鲁迅的创作生涯只有18年,后期十多年都在写杂文,,他积极倡导革命文学,但是没能在小说领域里实践,这是一个遗憾。这一时期,茅盾的《子夜》,巴金的三部曲,曹禺的《日出》,老舍的《骆驼祥子》具有代表性。一讲现代文学,鲁迅郭沫若矛盾,然后就是“巴老曹”,没办法,就是这些人。钱钟书的《围城》,被冷落了很多年。
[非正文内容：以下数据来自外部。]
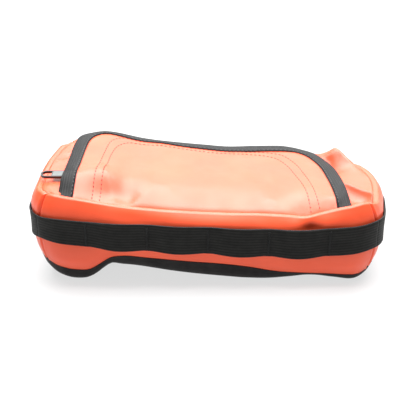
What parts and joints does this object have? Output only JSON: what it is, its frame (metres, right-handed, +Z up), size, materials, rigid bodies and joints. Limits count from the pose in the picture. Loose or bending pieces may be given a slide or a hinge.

第三次,19421957,无产阶级文学、工农兵文学。

这一时期对人的表现规定为工农兵。如何表现是一个难题。作家和大众结合得最好的是赵树理,他不仅写了农民的觉醒和斗争,而且塑造了众多个性鲜明的农民形象,这些劳苦大众是新生力量的代表,是社会进步的表现,但是他们身上也有着形形色色的不足,有着明显的缺陷。

这仍然是“人的文学”。

如果一味地拔高,那么《柳堡的故事》怎么能写新四军战士谈恋爱呢?茹志鹃的《百合花》更是充斥着儿女私情,这些都“淡化”了战斗意志,很有些“靡靡之音”。好在茅盾等人是识货的,他们没有割裂时代,没有割裂文学观念。

第四次,没有了文学。

很不幸,《百合花》这样的作品全都成了毒草,这一时期对人的描写,只能是高大光辉,或者是反动透顶,非此即彼。正面人物全都是英雄这一概念的抽象好人绝对的好,坏人绝对的坏。好人可以有错误思想,但是一定要经过学习,认识改正了错误,回到了正确的思想路线。小时候看过的长篇小说《万山红遍》《桥隆飙》等等,情节全忘了,但是全都有这一过程。甚至《铁道游击队》的刘洪,也是犯了卤莽冒进错误,在政委李正的教育下,终于回到了正确路线。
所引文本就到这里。